In 2013, Valve founder Gabe Newell held a short and visionary speech at the LinuxCon. In good humor, he stated that talking to the Linux community about open-source and the future of free gaming is comparable to the experience of going to Rome and giving the Pope a few lessons of Catholicism.
A couple of months earlier, Valve had launched Steam for Linux, and the future would prove that the companies' bold move was right. 2013 proved to be an important year for the open-source platform's development, as Steam Machines that would work on Linux and SteamOS were announced. Fast-forward to February 2015, when Valve began offering for purchase almost 1,000 Linux versions of famous titles. According to Phoronix, a Linux news site, Steam raised the bar higher and reached the threshold of 1,500 Linux games during the last weekend.

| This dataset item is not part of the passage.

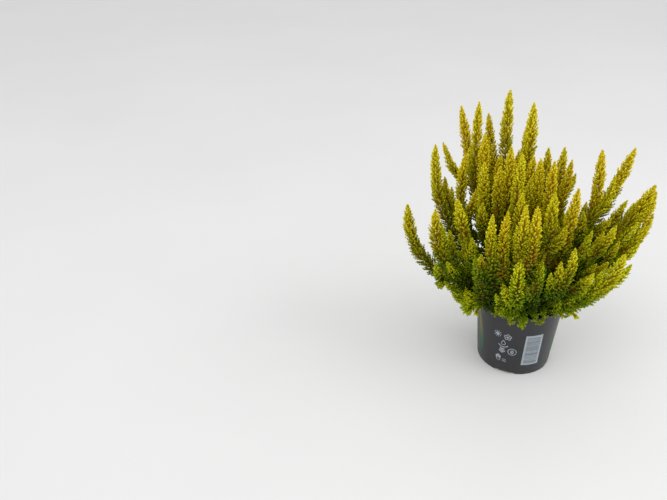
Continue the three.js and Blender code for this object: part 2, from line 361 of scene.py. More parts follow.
def floor_material():
    n = Nodes("pale_table")
    cloud = n.noise(2.2, detail=3.0)
    colour = n.mix(n.span(cloud, 0.3, 0.7), (0.71, 0.71, 0.71), (0.74, 0.74, 0.74))
    return n.finish(colour, n.span(cloud, 0.3, 0.7, 0.55, 0.65), specular=0.3)


# Stems: what the CAD model says about each shoot

def merged(mesh):
    """A CAD mesh's places with doubles merged, and its triangles' corners among them."""
    places = np.empty(len(mesh.vertices) * 3, np.float32)
    mesh.vertices.foreach_get("co", places)
    mesh.calc_loop_triangles()
    corners = np.empty(len(mesh.loop_triangles) * 3, np.int32)
    mesh.loop_triangles.foreach_get("vertices", corners)
    unique, index = np.unique(np.round(places.reshape(-1, 3), 5), axis=0, return_inverse=True)
    return unique.astype(float), index.ravel()[corners].reshape(-1, 3)


def centreline(node):
    """The middles of a shoot's rings, from its root to its tip."""
    places, triangles = merged(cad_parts[node].data)
    beside = [set() for _ in places]
    for triangle in triangles:
        for corner in triangle:
            beside[corner].update(triangle)
    level = [int(np.argmax(places[:, 2]))]
    seen = set(level)
    middles = []
    while level:
        middles.append(places[level].mean(0))
        level = sorted({j for i in level for j in beside[i]} - seen)
        seen.update(level)
    root_cap = len(middles) - 1
    return np.array(middles[:root_cap][::-1])


class Stem:
    """A smooth line through points that are evenly spaced along it."""

    def __init__(self, points):
        self.points = np.asarray(points, float)
        steps = np.linalg.norm(np.diff(self.points, axis=0), axis=1)
        self.length = float(steps.sum())
        middle = self.points[len(points) // 2]
        chord = self.points[-1] - self.points[0]
        bend = np.cross(middle - self.points[0], chord)
        level = np.cross(chord, UP)
        side = bend if np.linalg.norm(bend) > 1e-6 else level
        side = side if np.linalg.norm(side) > 1e-9 else np.array([1.0, 0.0, 0.0])
        self.side = unit(side)

    def at(self, share):
        """Places and directions at these shares of the way from root to tip."""
        share = np.clip(np.atleast_1d(share), 0, 1) * (len(self.points) - 1)
        i = np.minimum(share.astype(int), len(self.points) - 2)
        f = (share - i)[:, None]
        padded = np.vstack([2 * self.points[0] - self.points[1], self.points,
                            2 * self.points[-1] - self.points[-2]])
        a, b, c, d = (padded[i + k] for k in range(4))
        place = 0.5 * (2 * b + (c - a) * f + (2 * a - 5 * b + 4 * c - d) * f**2
                       + (3 * b - a - 3 * c + d) * f**3)
        way = 0.5 * ((c - a) + 2 * (2 * a - 5 * b + 4 * c - d) * f + 3 * (3 * b - a - 3 * c + d) * f**2)
        return place, unit(way)

    def frames(self, share):
        """Places, directions and two directions across at these shares."""
        place, along = self.at(share)
        across = unit(np.cross(along, self.side))
        return place, along, across, np.cross(along, across)


# Foliage

LEAF_LENGTH = 2.2 * MM
LEAF_WIDTH = 1.5 * MM
LEAF_PAIR_STEP = 1.5 * MM
CORE_RADIUS = 1.0 * MM
STEM_SHARE_OF_MAP = 0.04
MAIN_STEM_RADIUS = 1.0 * MM
FORK_STEM_RADIUS = 0.7 * MM
TWIG_STEM_RADIUS = 0.5 * MM
LOBE_STEM_RADIUS = 0.4 * MM
TURN_BETWEEN_PAIRS = np.pi / 2 + 0.21
# How much daylight the innermost side shoots have: see daylight
HEART_EDGE = (0.42, 0.56)

# An opposite pair of leaves is one wedge: the points of the two leaves, and the ends of their common foot
PAIR_FACES = np.array([[0, 3, 2], [1, 2, 3], [0, 2, 1], [0, 1, 3]])
PAIR_MAP = np.array([[0.5, 0.96], [0.5, 0.04], [0.04, 0.5], [0.96, 0.5]])

# A spindle: its two ends, and the three corners round its belly
SPINDLE_FACES = np.array([[0, 2, 3], [0, 3, 4], [0, 4, 2], [1, 3, 2], [1, 4, 3], [1, 2, 4]])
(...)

On average, Phoronix calculated that Steam added 100 Linux games each month during the summer. While still behind Windows or OS X games, which feature 6,464 and 2,323 titles, respectively, the surging growth of Linux games is significant. The most purchased Linux titles that are available on Steam are globally acclaimed games such as Counter-Strike: Global Offensive, Middle-earth: Shadow of Mordor, ARK: Survival Evolved, Team Fortress 2 and Dota 2. The great range of genres - first-person shooter, MOBA and survival action-adventure - suggests that the Linux gaming community is rapidly increasing. Even indie games have a chance. On July 31, a Kickstarted indie game named Don't Be Patchman was the first title that got released on Linux before Windows and OS X.
There are, naturally, some mismatches between Steam and Linux. Driver support is sometimes hard to come by and the return of investment for developers is not always quick. In spite of these drawbacks, Linux enthusiasts see increasing support from established platforms such as Valve.
Che Dean, editor of gaming site Rootgamer, points out that "everything changed" since 2013, when SteamOS got its beta release.
"After years of promoting the various Linux distributions, we had a major gaming company not just porting their games to Linux, but actually creating their own Linux-based operating system," he says.
Dean further notes that the moment marked is an essential point in the history of gaming and that both developers and gamers from the Linux community are excited about the future.